Leonel Larios Medina/Rector de la Catedral de Parral
Desde el cielo una hermosa mañana… así inicia el canto tan conocido de la Guadalupana. En pleno adviento, se dieron estos acontecimientos hace casi 500 años. En el cerro del Tepeyac, se la apareció la Virgen María al indio Juan Diego Cuauhtlatoatzin (el habla como águila). Nacido en Cuatitlán, una mañana iba al catecismo pues en 1524 había recibido el bautismo, aunque ya era reconocido entre sus hermanos por su nobleza y virtudes humanas. De camino a aprender sobre las cosas de Dios, tuvo este encuentro esa mañana del mes de diciembre de 1531.
Ayer, 9 de diciembre se concluyó el año jubilar por su Vigésimo año de canonizado por el Papa San Juan Pablo segundo en su última visita a nuestro país en julio del 2002. Recordamos a aquel que se dedicó en cuerpo y alma a seguir contando a todos lo que pasó en esos días. El acontecimiento guadalupano acaecido a solo diez años después de la conquista de los españoles, tuvo y sigue teniendo una relevancia enorme en el corazón de los mexicanos. Fue signo de paz, que evito un posible exterminio por las armas o las enfermedades. Vino a conciliar y a evangelizar en su propio idioma, a los recién conquistados. La ternura de la Virgen y su consuelo, fueron sus únicas armas para ganar corazones.
El deseo de la Virgen María, que se presentó como la madre del Dios por quien se vive, era tener una casita sagrada, donde mostrar su amor y consuelo a todo aquel que la buscara. Un manto, un regazo, donde hombres y mujeres de cualquier edad, raza, condición y generación, pudieran sentir un regazo a dónde acudir ante el dolor o la tristeza. Vemos en los relatos, transmitidos por el Nican Mopohua, que el mismo Juan Diego, sensible ante la enfermedad de su tío Juan Bernardino, trató de evadir la distracción de los encargos de la Señora del Cielo, pero ella reafirmó su cercanía con los enfermos y el poder de su intercesión.
No sólo consoló al tío enfermo, sino a su familiar, al indio Juan Diego, que preocupado iba en busca del sacerdote. Con esas palabras emblemáticas: “¿Acaso no estoy yo aquí que soy tu madre?”, se sella un pacto con la Virgen María y san Juan Diego que se prolongará toda su vida. La Virgen no se siguió apareciendo después de quedarse plasmada en el ayate, pero su mensaje sigue pasando de generación en generación. Juan Diego pidió al obispo que le permitiera vivir a un lado de la ermita, que a diario barría, como signo de reverencia y respeto a lo sagrado.
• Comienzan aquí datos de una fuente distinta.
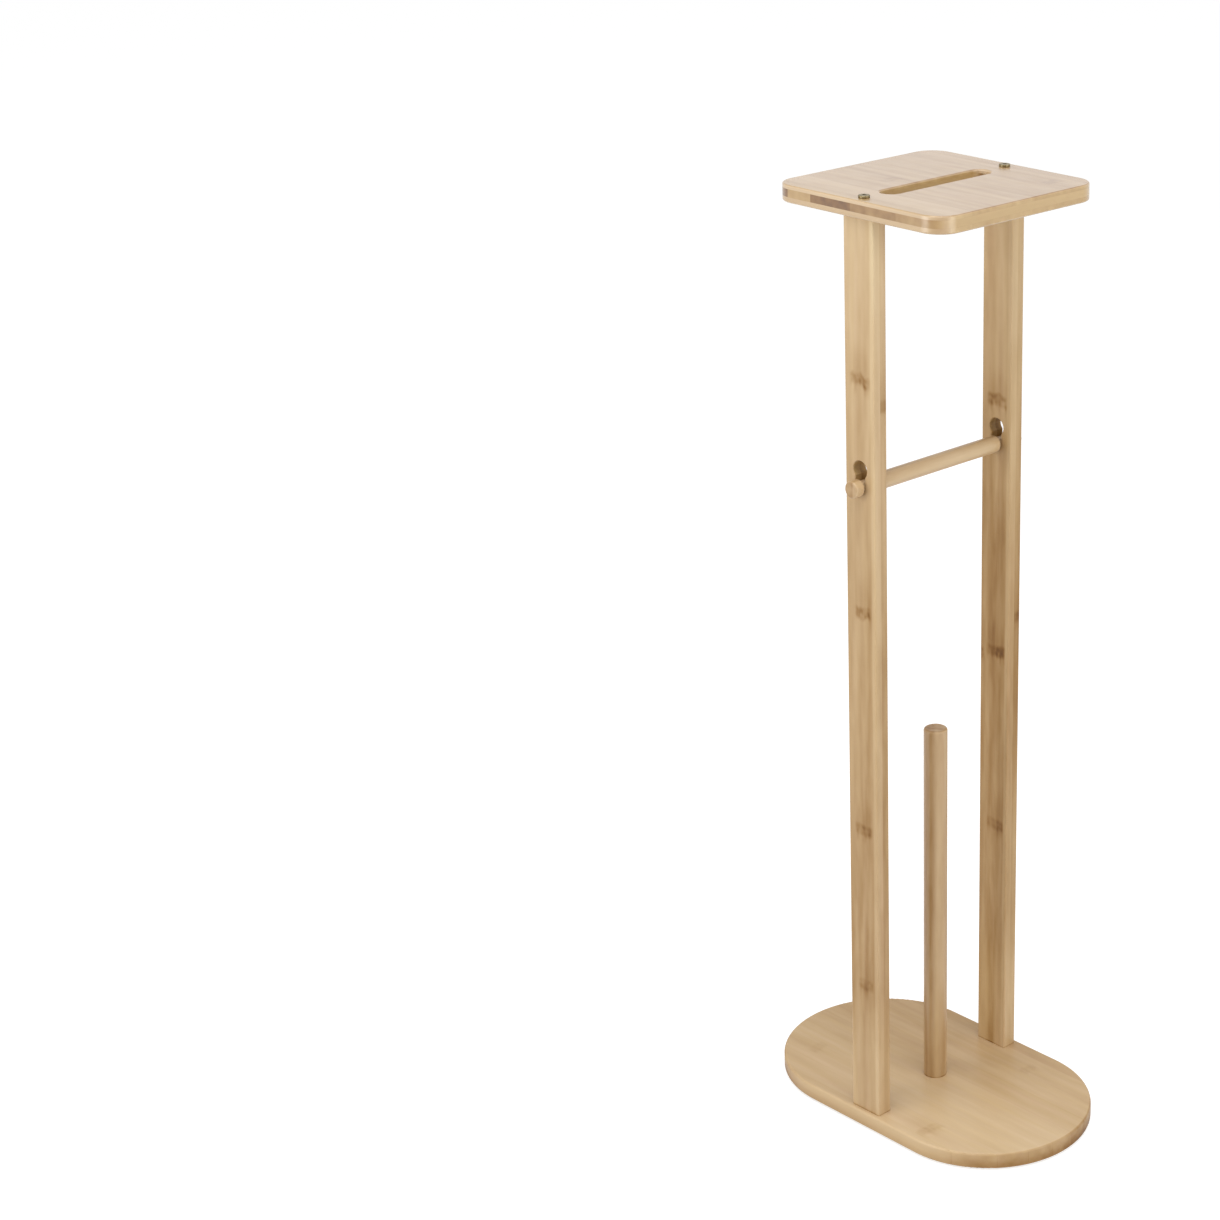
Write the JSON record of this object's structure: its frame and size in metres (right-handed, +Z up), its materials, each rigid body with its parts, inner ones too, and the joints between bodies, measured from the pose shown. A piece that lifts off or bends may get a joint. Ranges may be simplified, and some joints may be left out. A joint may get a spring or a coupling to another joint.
{
  "type": "toilet paper stand",
  "caption": "Free-standing bamboo toilet paper stand: oval base plate, flat uprights with keyholes for a lift-out roll rod, spare-roll post and a slotted top shelf.",
  "frame": {"origin": "on the floor, in the middle of the stand, level with the undersides of its foot pads", "axes": "+Z up along the spare-roll post, +X from the left upright to the right upright along the roll rod, +Y from the front to the back along the base plate"},
  "size_m": [0.1904, 0.3, 0.802],
  "materials": {
    "bamboo_board": "satin clear lacquer over laminated bamboo strips",
    "bamboo_shelf": "satin clear lacquer over three-ply bamboo",
    "bamboo_turned": "satin clear lacquer over turned bamboo",
    "dowel_wood": "bare hardwood",
    "screw_metal": "dark bronze plating on steel",
    "foot_pad": "matt non-slip foam rubber"
  },
  "bodies": {
    "stand": {"base_plate": "bamboo_board", "left_upright": "bamboo_board", "right_upright": "bamboo_board", "top_shelf": "bamboo_shelf", "spare_roll_post": "bamboo_turned", "shelf_screw_left": "screw_metal", "shelf_screw_right": "screw_metal", "base_screw_left": "screw_metal", "base_screw_right": "screw_metal", "post_screw": "screw_metal", "shelf_dowel_left_front": "dowel_wood", "shelf_dowel_left_back": "dowel_wood", "shelf_dowel_right_front": "dowel_wood", "shelf_dowel_right_back": "dowel_wood", "base_dowel_left_front": "dowel_wood", "base_dowel_left_back": "dowel_wood", "base_dowel_right_front": "dowel_wood", "base_dowel_right_back": "dowel_wood", "foot_left_front": "foot_pad", "foot_left_back": "foot_pad", "foot_right_front": "foot_pad", "foot_right_back": "foot_pad"},
    "roll_rod": {"roll_rod": "bamboo_turned"}
  },
  "joints": [
    {"name": "rod_lift", "type": "slide", "parent": "stand", "child": "roll_rod", "axis": [0, 0, 1], "range_m": [0, 0.01615]}
  ]
}
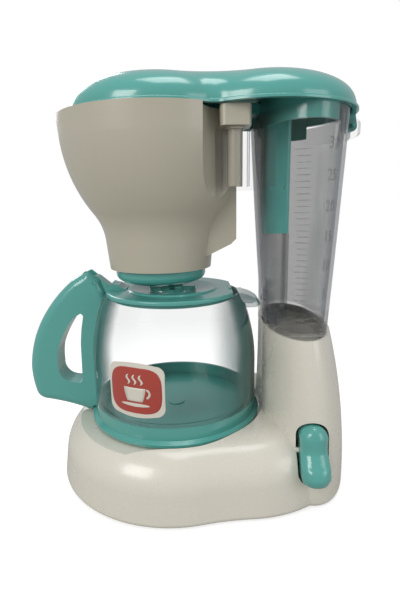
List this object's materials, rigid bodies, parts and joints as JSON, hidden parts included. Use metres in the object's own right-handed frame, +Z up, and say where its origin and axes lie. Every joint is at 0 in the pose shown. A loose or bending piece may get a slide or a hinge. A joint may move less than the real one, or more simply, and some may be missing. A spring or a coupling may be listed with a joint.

¿Qué enseñanzas nos deja Juan Diego? Una fe grande y una nobleza solidaria. Una fe, que recibió como novedad siendo ya un adulto, pero que le daría sentido a todo lo que ya sabía desde antes en su cultura chichimeca. Aceptó al único Dios verdadero, sabiendo que el politeísmo era una respuesta de hombres ante los fenómenos naturales, y que Dios era Padre amoroso. Además, la Virgen, como evangelizadora, sería su modelo a partir de entonces contando a todos lo que le había pasado. Su nobleza solidaria se mostraba en que muchos lo buscaban ahí en la ermita, pidiendo su oración en favor de sus campos. Juan Diego oraba por los suyos, no buscaba nada para sí mismo, sino que pedía para que los demás tuvieran. Millones de peregrinos siguen buscando a la Virgen en busca de su intercesión. Y todo empezó una mañana de 1531.